##### Excerpted records #####
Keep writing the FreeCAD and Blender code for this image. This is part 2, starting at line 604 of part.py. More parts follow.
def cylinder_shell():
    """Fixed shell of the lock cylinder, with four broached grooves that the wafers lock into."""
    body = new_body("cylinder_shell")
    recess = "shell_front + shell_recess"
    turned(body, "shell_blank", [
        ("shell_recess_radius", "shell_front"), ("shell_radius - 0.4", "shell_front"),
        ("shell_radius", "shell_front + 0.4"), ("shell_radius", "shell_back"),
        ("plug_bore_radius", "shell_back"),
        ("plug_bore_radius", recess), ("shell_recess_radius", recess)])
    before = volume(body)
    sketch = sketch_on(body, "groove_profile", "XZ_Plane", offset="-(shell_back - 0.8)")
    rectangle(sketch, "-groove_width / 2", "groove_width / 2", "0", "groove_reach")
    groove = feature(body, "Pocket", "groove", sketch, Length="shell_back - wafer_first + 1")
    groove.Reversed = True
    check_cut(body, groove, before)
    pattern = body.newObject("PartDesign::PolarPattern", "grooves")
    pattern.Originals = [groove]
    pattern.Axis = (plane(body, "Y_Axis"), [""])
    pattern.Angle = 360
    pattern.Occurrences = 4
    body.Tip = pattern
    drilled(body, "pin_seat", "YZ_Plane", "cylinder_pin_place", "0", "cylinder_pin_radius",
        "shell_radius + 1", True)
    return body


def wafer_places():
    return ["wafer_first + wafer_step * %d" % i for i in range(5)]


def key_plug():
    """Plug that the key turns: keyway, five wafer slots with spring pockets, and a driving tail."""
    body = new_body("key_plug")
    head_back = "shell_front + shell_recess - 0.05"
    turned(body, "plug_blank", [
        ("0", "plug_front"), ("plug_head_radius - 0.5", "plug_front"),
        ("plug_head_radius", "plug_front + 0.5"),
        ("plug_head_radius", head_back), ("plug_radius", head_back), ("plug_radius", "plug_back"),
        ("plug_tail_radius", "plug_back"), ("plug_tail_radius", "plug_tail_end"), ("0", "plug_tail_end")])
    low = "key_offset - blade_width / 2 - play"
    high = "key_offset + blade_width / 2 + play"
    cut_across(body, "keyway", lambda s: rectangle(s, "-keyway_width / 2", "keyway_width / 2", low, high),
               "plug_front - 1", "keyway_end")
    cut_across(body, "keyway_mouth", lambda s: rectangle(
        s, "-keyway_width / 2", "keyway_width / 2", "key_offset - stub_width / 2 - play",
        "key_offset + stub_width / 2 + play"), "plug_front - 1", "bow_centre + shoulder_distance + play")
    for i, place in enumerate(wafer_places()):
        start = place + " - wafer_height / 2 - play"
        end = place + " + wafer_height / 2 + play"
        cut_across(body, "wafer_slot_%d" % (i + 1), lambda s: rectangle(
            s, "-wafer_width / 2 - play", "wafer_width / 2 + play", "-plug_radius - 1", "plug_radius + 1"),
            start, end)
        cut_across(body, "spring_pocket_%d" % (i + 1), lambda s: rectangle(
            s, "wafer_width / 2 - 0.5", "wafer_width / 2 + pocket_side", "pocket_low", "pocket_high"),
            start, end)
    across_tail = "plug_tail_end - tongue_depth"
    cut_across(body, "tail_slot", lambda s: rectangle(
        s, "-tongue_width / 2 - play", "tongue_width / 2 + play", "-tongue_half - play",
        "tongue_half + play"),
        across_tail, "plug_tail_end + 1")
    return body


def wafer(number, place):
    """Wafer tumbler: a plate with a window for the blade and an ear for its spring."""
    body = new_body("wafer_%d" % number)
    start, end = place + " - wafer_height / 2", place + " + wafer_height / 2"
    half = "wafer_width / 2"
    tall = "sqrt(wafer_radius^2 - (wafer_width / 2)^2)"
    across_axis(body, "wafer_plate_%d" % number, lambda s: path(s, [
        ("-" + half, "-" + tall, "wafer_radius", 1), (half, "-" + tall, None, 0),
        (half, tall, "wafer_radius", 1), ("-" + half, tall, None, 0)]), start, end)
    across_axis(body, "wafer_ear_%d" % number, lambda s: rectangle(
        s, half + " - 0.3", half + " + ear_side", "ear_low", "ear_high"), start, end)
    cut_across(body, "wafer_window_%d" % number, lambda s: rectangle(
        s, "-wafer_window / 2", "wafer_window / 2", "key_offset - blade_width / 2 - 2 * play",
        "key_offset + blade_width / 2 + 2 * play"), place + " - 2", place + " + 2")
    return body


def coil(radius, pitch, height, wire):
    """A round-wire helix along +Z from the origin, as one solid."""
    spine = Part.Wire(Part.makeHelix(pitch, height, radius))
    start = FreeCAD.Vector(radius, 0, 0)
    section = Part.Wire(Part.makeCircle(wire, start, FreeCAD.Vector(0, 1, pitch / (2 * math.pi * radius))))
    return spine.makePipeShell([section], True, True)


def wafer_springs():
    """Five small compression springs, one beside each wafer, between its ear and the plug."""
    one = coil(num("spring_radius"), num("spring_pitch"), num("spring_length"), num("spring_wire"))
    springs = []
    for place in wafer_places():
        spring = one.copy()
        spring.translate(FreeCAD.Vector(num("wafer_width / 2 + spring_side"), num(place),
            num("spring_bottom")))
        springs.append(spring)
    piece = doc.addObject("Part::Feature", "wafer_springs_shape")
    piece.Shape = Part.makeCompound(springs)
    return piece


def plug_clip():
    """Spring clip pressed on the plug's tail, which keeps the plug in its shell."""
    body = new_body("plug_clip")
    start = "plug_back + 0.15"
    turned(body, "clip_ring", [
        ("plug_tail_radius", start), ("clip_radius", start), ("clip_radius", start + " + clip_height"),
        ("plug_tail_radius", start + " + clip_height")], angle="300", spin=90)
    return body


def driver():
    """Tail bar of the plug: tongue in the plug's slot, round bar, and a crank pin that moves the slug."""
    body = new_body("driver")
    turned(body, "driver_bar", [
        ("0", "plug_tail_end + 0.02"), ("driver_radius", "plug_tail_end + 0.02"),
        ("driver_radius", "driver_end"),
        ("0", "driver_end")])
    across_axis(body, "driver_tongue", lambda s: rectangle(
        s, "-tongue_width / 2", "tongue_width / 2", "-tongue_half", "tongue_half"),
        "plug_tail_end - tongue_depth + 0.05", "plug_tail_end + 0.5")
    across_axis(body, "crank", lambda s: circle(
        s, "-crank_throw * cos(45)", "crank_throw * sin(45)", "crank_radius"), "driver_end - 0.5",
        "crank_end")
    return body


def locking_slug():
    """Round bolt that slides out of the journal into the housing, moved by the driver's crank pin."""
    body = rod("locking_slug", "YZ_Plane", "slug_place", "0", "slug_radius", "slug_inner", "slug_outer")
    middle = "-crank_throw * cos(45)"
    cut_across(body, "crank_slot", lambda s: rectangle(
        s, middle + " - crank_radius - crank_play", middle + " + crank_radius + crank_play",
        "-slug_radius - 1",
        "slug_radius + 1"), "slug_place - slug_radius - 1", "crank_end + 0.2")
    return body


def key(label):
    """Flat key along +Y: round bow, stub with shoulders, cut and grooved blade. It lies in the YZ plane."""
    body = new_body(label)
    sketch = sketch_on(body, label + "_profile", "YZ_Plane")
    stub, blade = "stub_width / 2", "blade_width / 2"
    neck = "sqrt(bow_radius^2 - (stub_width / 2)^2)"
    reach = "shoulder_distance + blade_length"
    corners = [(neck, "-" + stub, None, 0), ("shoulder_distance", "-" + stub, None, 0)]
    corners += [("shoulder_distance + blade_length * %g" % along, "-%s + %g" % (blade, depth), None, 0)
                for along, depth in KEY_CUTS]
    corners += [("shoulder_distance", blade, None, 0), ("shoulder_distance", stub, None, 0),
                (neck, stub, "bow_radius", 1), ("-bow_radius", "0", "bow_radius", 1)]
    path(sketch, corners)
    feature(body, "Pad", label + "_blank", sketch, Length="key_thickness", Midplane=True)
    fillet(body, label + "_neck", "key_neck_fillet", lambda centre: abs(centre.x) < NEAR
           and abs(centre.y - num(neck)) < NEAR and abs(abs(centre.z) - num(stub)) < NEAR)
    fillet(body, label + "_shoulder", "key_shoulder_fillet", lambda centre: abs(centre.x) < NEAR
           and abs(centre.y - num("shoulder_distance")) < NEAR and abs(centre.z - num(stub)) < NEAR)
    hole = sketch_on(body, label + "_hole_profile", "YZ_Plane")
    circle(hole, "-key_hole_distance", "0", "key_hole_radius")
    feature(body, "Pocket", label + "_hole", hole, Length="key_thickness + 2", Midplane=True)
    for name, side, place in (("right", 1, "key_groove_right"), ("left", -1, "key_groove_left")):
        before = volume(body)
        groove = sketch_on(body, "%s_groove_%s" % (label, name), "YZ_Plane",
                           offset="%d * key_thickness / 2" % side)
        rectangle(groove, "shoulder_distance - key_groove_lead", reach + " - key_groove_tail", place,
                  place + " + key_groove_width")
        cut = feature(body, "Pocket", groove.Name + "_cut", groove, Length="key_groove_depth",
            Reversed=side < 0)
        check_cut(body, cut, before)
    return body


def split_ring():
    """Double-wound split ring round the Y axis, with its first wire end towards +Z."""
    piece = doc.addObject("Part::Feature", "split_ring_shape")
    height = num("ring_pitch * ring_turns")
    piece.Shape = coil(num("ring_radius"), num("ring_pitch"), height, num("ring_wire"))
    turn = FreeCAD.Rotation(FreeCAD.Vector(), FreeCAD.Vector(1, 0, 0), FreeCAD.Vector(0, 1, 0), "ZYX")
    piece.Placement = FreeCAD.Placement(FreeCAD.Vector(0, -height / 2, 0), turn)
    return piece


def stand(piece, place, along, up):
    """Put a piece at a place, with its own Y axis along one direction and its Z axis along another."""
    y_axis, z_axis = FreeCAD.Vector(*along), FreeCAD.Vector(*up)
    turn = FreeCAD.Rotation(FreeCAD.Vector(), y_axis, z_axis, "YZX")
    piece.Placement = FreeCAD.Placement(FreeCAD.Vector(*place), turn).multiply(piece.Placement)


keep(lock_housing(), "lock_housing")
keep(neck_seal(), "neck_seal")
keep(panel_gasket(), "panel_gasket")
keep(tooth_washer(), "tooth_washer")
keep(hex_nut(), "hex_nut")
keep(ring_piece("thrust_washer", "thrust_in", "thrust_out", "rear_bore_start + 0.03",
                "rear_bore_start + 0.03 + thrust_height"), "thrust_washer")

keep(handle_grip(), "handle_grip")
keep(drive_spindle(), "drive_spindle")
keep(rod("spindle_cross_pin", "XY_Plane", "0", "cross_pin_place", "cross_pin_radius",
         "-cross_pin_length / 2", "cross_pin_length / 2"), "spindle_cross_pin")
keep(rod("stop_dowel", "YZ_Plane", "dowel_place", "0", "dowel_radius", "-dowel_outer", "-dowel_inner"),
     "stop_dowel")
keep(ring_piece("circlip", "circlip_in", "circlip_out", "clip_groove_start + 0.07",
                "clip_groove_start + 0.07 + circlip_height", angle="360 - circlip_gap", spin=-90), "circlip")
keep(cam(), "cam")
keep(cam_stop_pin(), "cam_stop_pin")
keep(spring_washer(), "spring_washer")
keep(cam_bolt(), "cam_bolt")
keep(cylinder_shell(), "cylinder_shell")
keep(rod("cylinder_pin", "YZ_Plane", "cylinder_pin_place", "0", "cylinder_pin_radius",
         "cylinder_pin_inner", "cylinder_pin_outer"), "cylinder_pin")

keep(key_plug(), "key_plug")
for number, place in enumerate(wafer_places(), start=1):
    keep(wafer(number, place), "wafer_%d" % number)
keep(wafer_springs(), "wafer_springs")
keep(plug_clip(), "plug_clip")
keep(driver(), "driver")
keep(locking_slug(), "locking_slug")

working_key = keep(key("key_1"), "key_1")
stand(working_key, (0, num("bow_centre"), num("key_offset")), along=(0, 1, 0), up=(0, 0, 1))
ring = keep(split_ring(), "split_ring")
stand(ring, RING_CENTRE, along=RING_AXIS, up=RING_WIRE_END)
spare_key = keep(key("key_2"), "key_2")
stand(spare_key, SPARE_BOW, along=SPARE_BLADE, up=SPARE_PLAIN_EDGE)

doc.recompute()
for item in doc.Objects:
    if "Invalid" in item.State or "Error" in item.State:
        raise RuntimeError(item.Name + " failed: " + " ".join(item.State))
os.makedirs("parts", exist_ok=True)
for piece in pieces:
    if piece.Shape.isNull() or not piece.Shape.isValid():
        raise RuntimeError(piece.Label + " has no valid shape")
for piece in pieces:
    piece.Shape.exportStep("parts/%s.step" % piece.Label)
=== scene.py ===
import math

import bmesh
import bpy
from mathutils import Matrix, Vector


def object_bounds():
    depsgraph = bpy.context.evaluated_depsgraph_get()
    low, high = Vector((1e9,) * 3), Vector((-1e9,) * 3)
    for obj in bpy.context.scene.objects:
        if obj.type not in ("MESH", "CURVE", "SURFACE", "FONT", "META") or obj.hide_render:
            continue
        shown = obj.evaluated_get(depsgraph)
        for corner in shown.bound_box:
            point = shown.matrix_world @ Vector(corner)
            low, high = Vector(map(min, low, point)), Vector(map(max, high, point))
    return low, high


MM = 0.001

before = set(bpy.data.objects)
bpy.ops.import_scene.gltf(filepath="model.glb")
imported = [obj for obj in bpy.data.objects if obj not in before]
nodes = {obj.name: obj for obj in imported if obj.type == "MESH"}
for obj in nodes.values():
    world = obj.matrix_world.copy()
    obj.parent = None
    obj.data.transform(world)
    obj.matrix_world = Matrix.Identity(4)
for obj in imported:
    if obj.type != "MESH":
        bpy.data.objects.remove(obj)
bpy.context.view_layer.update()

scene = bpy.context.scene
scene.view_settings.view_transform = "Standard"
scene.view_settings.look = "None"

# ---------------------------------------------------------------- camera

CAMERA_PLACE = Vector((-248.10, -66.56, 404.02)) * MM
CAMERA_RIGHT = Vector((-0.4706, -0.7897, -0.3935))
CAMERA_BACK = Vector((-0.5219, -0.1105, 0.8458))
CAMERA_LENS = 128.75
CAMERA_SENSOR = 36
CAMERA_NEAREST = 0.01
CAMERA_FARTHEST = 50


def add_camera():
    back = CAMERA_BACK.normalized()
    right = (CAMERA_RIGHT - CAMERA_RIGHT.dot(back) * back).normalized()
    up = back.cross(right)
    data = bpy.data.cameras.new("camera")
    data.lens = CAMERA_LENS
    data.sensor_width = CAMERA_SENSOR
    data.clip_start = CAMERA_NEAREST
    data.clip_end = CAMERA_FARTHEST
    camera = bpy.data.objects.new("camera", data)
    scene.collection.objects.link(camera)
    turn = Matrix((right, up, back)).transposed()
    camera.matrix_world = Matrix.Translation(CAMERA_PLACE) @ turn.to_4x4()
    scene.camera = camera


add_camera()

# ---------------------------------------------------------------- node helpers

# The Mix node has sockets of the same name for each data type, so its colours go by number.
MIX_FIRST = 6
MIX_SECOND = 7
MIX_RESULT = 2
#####
##### Excerpted records #####
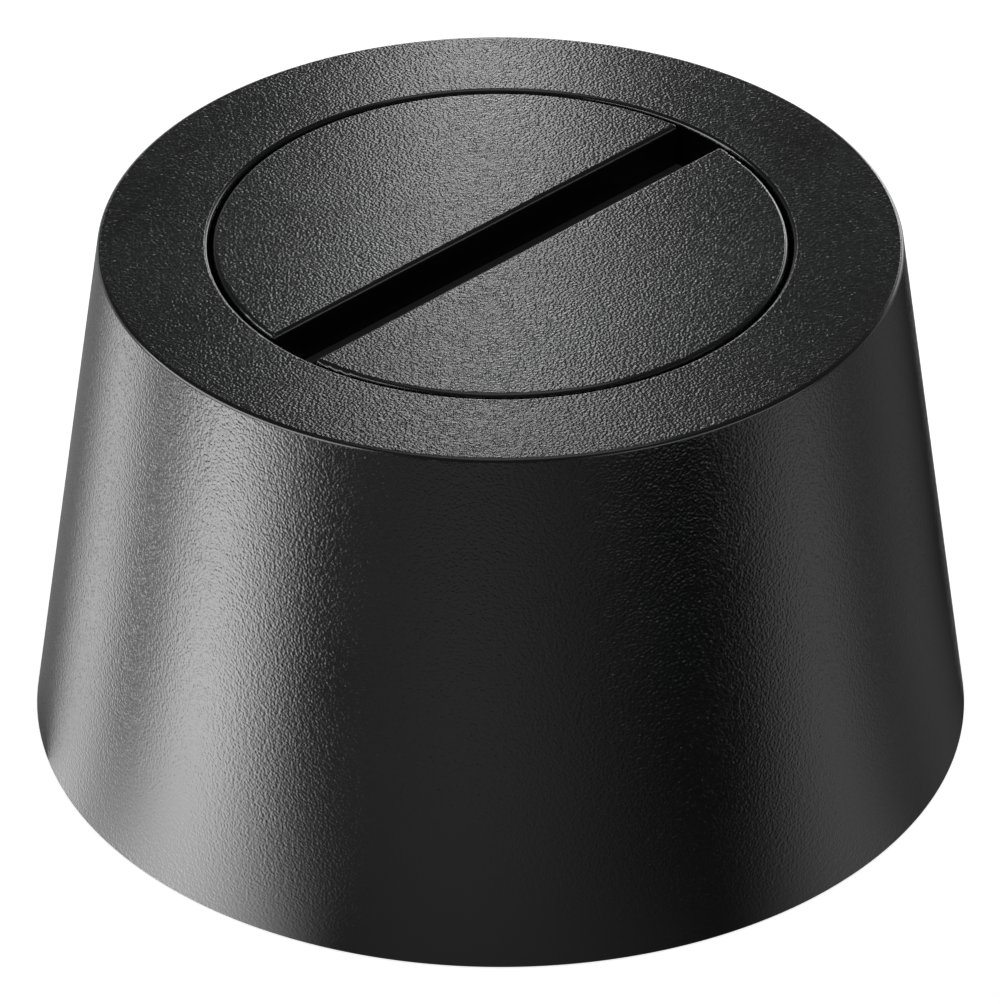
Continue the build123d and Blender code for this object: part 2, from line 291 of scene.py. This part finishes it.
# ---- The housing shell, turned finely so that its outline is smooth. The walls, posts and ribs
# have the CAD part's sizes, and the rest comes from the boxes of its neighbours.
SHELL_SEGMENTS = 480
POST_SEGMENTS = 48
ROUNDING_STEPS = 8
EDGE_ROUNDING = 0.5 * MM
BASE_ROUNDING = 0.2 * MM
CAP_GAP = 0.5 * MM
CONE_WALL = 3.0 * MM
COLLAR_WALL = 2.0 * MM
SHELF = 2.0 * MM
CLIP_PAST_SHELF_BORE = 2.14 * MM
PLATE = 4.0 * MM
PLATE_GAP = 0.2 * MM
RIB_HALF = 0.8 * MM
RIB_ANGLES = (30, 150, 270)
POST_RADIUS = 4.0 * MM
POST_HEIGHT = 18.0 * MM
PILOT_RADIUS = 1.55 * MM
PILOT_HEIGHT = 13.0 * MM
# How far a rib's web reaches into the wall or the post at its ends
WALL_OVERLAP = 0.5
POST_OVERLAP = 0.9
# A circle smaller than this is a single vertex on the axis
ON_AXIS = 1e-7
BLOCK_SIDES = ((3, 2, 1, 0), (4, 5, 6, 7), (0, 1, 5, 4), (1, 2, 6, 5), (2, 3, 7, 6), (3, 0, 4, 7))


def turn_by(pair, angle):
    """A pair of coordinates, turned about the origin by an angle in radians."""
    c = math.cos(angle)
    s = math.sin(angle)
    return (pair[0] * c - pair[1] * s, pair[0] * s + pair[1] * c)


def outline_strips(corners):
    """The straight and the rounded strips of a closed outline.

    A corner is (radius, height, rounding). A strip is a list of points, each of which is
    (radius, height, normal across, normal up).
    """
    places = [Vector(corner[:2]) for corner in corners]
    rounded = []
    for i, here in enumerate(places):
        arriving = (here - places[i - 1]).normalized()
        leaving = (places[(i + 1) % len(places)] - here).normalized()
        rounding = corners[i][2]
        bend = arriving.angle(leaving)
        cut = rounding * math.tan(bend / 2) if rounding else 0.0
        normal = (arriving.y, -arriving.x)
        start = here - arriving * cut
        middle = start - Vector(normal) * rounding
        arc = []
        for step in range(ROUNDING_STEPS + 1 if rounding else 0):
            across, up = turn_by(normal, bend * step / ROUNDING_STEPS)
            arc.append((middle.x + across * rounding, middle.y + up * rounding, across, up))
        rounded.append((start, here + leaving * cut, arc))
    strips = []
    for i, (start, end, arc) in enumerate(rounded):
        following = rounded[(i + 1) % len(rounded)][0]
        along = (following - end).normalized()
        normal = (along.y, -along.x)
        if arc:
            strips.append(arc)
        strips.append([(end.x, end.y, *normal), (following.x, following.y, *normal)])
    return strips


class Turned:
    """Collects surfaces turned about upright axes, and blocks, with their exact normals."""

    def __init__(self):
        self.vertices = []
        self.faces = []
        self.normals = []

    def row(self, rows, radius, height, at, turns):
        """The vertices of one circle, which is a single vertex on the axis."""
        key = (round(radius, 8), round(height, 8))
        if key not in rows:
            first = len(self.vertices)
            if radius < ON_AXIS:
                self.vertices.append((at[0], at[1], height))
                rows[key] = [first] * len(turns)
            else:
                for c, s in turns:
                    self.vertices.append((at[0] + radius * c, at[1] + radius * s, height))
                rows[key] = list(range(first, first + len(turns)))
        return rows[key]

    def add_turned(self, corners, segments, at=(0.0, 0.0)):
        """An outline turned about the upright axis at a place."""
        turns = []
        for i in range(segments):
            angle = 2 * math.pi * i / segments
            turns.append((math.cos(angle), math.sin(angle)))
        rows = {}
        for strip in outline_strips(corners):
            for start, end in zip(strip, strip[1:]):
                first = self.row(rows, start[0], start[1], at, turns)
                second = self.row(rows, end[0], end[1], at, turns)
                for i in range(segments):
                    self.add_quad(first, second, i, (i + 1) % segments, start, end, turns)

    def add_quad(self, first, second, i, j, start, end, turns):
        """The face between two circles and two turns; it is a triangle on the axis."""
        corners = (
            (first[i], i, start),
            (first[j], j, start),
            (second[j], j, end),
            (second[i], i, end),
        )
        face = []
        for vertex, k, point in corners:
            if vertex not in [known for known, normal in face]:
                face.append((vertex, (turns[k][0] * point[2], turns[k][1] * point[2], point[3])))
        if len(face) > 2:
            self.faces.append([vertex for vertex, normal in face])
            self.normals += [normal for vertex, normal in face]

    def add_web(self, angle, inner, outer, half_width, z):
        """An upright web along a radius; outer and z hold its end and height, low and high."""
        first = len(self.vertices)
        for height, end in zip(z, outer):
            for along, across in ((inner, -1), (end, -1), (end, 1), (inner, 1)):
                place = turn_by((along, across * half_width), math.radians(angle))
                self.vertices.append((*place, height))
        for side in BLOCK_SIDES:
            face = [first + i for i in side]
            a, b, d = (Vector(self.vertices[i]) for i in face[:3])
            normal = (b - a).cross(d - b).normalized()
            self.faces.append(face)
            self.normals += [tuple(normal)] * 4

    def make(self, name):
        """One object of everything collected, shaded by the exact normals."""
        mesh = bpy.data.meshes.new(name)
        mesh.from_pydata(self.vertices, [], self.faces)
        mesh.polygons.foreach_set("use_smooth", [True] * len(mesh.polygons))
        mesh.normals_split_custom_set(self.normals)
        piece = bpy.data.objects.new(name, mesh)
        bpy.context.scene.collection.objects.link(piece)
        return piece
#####
__Problem to work on__
List the lines that contain the word "shown".

__Finished exercise__
        shown = obj.evaluated_get(depsgraph)
        for corner in shown.bound_box:
            point = shown.matrix_world @ Vector(corner)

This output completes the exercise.